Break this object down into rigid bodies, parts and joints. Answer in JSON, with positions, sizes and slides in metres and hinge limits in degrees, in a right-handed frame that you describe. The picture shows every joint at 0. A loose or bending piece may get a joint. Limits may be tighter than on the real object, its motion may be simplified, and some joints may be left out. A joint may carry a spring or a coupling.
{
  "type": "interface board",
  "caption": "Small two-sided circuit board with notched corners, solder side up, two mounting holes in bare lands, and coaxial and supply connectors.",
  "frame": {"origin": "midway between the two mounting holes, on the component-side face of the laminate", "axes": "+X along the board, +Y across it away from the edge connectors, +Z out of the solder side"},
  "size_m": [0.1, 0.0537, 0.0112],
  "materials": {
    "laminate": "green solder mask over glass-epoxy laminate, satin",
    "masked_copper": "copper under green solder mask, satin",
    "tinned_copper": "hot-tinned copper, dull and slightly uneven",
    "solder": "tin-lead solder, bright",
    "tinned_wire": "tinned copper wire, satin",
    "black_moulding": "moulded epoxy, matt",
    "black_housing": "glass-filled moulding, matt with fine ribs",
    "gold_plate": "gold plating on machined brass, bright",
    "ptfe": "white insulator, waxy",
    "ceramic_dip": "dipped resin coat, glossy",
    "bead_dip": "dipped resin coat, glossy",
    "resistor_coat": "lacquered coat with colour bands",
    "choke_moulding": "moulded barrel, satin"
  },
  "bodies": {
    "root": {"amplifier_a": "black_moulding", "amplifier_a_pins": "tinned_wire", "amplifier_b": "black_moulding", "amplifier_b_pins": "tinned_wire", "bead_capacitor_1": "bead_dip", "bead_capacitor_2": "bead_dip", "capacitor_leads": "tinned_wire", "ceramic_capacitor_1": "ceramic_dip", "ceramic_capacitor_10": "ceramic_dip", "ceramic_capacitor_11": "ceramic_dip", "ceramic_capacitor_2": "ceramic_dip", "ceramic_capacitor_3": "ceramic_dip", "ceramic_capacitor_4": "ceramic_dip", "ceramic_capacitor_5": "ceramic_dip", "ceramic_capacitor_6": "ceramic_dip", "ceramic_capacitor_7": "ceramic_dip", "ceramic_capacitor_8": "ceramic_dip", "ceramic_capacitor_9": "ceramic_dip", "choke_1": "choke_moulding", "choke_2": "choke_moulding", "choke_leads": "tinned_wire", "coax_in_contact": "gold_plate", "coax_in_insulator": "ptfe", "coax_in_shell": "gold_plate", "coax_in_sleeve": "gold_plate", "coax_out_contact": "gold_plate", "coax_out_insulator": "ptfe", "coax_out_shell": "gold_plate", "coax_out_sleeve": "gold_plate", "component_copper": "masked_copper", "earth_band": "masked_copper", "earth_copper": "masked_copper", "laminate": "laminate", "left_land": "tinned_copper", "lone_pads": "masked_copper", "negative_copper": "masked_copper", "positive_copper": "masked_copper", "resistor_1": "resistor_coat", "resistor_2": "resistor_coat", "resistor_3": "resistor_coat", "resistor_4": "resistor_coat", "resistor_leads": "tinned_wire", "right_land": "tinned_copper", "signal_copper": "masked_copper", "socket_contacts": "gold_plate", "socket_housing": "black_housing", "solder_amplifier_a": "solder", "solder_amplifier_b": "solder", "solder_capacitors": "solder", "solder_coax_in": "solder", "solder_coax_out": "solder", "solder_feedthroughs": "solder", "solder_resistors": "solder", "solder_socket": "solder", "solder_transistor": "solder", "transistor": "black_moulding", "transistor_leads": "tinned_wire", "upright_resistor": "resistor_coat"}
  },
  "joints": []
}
* * *
Select the lines in this material that hold the word "with", leaving none out.

Result below –
Break this object down into rigid bodies, parts and joints. Answer in JSON, with positions, sizes and slides in metres and hinge limits in degrees, in a right-handed frame that you describe. The picture shows every joint at 0. A loose or bending piece may get a joint. Limits may be tighter than on the real object, its motion may be simplified, and some joints may be left out. A joint may carry a spring or a coupling.
  "caption": "Small two-sided circuit board with notched corners, solder side up, two mounting holes in bare lands, and coaxial and supply connectors.",
    "black_housing": "glass-filled moulding, matt with fine ribs",
    "resistor_coat": "lacquered coat with colour bands",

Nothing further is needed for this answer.